Speaking earlier, Stephen B. Lavalah, founder & executive director of Youth Exploring Solutions averred that the Speak Out Girls Speech Competition is an annual event designed to harness the enthusiasm, imagination and innovation of girls in order to lend their voices to issues affecting them and provided amicable solutions.
Lavalah said that the competition also aims to facilitate a unique platform that deepens girls understanding about personality development skills such as self-awareness, self-confidence, self-esteem, problem-solving and persuasive skills.
“Girls are responsible for almost all the domestic work in most homes. They are responsible for cooking, cleaning, washing, fetching water, taking care of siblings, going to the market and doing most of the work. These work reduces their ability to succeed in school and achieve their full potential”, the youth advocate lamented.

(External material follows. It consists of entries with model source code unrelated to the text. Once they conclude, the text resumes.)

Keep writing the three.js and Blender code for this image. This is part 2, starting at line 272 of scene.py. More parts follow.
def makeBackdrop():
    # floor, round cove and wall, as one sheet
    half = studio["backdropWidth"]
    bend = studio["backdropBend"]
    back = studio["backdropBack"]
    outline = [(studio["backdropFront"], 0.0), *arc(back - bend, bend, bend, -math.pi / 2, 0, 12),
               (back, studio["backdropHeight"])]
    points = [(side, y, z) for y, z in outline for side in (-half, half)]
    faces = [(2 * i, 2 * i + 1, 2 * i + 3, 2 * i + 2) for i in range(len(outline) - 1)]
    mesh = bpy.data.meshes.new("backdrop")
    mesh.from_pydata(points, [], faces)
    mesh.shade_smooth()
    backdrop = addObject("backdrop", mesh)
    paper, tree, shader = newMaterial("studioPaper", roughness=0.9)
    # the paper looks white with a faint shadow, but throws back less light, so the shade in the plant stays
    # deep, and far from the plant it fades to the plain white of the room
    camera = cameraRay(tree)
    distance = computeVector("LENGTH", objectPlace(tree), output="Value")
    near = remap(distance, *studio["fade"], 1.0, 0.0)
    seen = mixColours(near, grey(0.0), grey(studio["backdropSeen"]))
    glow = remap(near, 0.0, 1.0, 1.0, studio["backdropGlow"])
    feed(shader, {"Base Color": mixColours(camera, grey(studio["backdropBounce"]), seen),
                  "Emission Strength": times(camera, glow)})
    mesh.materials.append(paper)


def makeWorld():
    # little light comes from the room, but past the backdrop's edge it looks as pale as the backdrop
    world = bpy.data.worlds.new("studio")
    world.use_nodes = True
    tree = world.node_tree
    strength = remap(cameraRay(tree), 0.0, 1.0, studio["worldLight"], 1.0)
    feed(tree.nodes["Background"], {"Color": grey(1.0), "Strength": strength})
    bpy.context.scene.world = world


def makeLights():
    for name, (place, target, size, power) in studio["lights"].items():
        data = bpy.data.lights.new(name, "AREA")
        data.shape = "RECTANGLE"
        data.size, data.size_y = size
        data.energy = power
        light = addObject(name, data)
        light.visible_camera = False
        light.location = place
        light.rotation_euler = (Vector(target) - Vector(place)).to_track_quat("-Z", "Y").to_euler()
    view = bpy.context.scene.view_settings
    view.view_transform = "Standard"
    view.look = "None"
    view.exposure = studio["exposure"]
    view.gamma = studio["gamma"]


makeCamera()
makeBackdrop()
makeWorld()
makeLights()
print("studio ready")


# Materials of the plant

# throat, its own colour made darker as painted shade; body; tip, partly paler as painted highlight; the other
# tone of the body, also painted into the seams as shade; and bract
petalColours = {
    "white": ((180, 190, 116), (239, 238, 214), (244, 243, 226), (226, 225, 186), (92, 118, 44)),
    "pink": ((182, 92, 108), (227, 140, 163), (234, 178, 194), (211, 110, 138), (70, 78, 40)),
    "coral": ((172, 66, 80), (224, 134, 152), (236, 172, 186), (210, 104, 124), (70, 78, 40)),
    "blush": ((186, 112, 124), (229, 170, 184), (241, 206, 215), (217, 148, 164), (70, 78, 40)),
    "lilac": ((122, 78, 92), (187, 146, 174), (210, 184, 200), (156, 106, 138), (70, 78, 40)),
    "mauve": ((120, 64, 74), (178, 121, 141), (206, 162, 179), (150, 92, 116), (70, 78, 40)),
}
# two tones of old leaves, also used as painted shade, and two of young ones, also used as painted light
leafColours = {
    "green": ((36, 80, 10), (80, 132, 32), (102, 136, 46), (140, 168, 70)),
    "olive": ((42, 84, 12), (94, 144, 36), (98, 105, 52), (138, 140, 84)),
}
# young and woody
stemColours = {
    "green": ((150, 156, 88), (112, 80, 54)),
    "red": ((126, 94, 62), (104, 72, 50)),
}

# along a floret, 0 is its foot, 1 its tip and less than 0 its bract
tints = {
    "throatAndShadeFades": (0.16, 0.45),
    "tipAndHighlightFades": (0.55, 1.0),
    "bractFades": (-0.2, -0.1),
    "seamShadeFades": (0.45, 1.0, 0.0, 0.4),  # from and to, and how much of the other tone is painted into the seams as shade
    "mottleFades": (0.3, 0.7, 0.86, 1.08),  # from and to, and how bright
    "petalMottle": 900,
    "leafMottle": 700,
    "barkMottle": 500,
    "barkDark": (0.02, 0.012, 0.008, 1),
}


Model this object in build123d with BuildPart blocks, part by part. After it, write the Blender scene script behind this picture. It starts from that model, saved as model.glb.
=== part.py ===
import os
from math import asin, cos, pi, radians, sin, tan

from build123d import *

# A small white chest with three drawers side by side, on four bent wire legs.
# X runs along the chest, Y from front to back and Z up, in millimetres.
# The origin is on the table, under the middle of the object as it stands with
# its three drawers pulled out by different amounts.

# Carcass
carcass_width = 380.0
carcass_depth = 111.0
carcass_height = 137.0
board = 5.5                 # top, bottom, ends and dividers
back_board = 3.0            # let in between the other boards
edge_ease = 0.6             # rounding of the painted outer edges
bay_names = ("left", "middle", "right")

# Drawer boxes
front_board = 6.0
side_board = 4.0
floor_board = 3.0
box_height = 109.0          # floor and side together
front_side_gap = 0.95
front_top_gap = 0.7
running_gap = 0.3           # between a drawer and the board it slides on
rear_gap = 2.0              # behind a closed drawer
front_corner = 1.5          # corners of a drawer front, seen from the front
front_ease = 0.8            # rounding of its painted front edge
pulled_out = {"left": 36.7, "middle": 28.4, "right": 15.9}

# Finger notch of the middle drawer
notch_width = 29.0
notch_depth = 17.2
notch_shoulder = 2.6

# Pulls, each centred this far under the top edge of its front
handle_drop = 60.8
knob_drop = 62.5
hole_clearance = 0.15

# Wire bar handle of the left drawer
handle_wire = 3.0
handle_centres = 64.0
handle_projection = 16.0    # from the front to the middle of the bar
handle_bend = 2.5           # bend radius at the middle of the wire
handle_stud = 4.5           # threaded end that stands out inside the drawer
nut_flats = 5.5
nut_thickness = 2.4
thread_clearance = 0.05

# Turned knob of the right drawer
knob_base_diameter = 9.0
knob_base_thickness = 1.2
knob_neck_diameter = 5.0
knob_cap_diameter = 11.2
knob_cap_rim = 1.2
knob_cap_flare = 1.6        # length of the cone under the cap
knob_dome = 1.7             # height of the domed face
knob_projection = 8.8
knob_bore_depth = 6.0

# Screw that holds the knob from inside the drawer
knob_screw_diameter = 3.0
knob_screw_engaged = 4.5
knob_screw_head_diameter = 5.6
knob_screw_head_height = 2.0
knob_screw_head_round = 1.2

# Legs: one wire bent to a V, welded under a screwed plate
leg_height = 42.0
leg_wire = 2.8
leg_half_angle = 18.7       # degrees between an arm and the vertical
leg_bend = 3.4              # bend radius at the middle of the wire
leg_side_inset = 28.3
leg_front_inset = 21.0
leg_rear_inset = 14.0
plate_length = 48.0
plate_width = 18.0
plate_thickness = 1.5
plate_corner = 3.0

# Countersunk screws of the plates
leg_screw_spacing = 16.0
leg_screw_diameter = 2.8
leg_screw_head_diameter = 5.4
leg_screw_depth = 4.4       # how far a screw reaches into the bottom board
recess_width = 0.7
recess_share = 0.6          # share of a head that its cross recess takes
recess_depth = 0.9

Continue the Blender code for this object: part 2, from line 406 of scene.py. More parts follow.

15-year-old Charlvia Unique, a twelve grade student of the St. Teresa Convent Catholic School shared the first place of thirty five thousand Liberian dollars with Chinda J. Johnson of Christ the King Catholic School.
Charlvia spoke on the topic: “Girls and Rape”. She proposed that girls should break the culture of silence and parents must never take family or accept family settlement of rape. For her part, Chinda delivered her speech on the topic: “Girls and Poverty”. She highlighted poverty as a major barrier to girls achieving their dreams and ambitions. Chinda admonished girls not to allow poverty to take away their dignity.
16-year-old Korpo M. Selay of Christ the King Catholic School won the second place prize. Korpo presented on Teenage Pregnancy and proposed abstinence and sex education as strategies to combat teenage pregnancy.
Student P. Decontee Dennis of the Sinkor Assemblies of God Mission High School walked away with the third place prize. Decontee spoke about Girls and Teenage Pregnancy and underscored that drugs and alcohol, low socio-economic status, peer pressure and sexual abuse, media influence and teen rebellion as some of the major causes of teenage pregnancy.